Most of the time in these songs Breen positions himself as someone trying to work out what happened, asking why do things work this way, and why am I like this, why are you like this? This is not an album of certainty about anything.


“Yeah, yeah, I think it’s very uncertain,” he chuckles. “Because life is uncertain and you can never really be too sure about something when there are so many different things that play. All you can do sometimes is say ‘how do you feel?’.”


Not everybody is comfortable exposing their uncertainty: the omniscient author is the preferred form for many songwriters, especially male ones. Is Breen ok with that not knowing?


“I don’t think I was okay at the time, and I think that’s why these songs came out. But I think once you submit to uncertainty being, like, certain, you can move forward,” he says. “You can find comfort in the fact that uncertainty is forever. So, a bit of both. I think you gotta keep on truckin’ sometimes and not think about things too much.”


There’s something to be said for people who embrace uncertainty, at least for those of us who at best brace for impact when we encounter those who act so certain about life, religion … anything. Maybe then something to say for the “I” in these songs who is anything but boorish.

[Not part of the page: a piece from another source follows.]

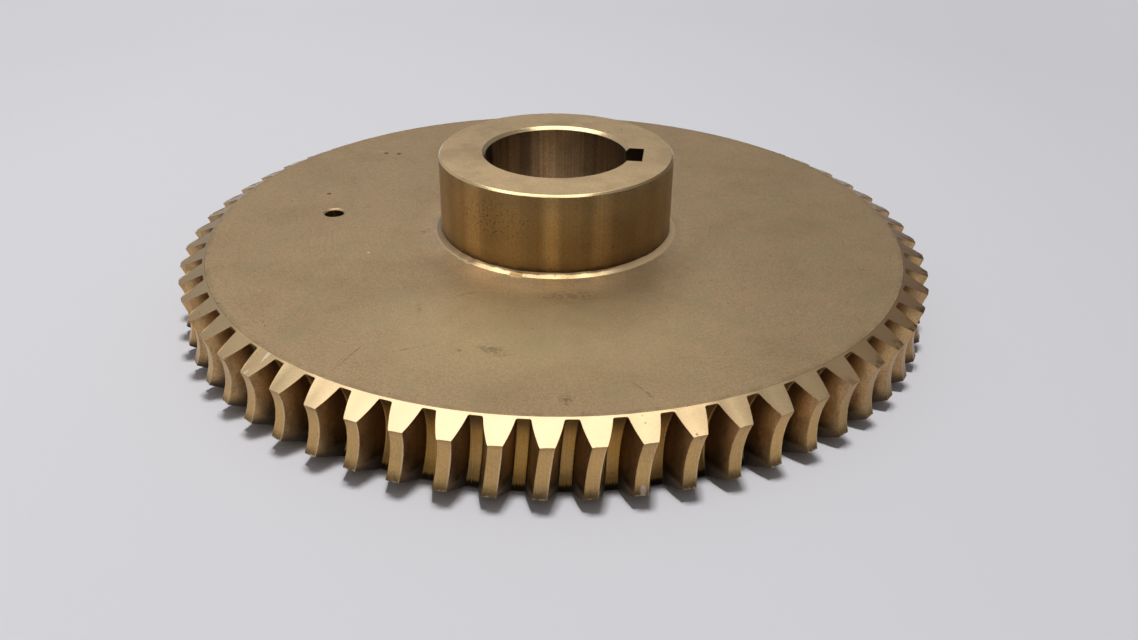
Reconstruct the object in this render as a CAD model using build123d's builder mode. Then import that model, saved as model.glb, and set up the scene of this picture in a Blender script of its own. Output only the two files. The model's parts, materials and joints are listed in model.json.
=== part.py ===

Even when there is criticism or something like a hard-line, it’s him saying “I can’t even hear you speak”, as if that’s the ultimate punishment. None of these central characters are looking to control or impose.


“You’d like to change the outcome of certain things, but as soon as you do that, the thing that you’re trying to achieve changes. So you don’t have it either way,” Breen says. And then, after a longish pause, adds, “It’s funny we’re talking about uncertainty because I’m very uncertain about how to respond to it. It’s like two roads diverged in a yellow wood [the opening line of Robert Frost’s poem, The Road Not Taken]: you end up standing there, looking down each one as far as you can and sometimes it’s more comfortable to stay at that fork because then you can at least see a bit of both.”


So, having been through these experiences, does Breen think he is someone more capable of choosing the right path in the yellow wood if he finds himself at another fork?


“I don’t know if I’m more able to do that, but I’ve learnt about what comes from making decisions, the consequences.”


Perhaps not surprisingly, it’s not just the lyrics working in what cricket commentator Damien Fleming might call the avenue of apprehension. There is a similar absence of anything blustering or overtly masculine to things in the music Breen makes. Like near-predecessors such as Dick Diver, it doesn’t grab its space; it slowly fills it, the guitars insinuating, the basslines in discussion, the drums always in company. As with his characters’ attitude, Breen doesn’t demand you listen, though he hopes you might.


“I don’t know what I hear. I don’t know what I want either,” says Breen. “I don’t have any demands anymore. I think like I said before, once you demand something of someone, or wants you start wishing for something you change how it is. Some things can’t be changed so you do just have to do concede that, and you end up writing songs about wondering what it would be like if you could change things.”


That may be the one certainty in Dominic Breen’s career.


Dominic Breen’s Blue Volume is out today.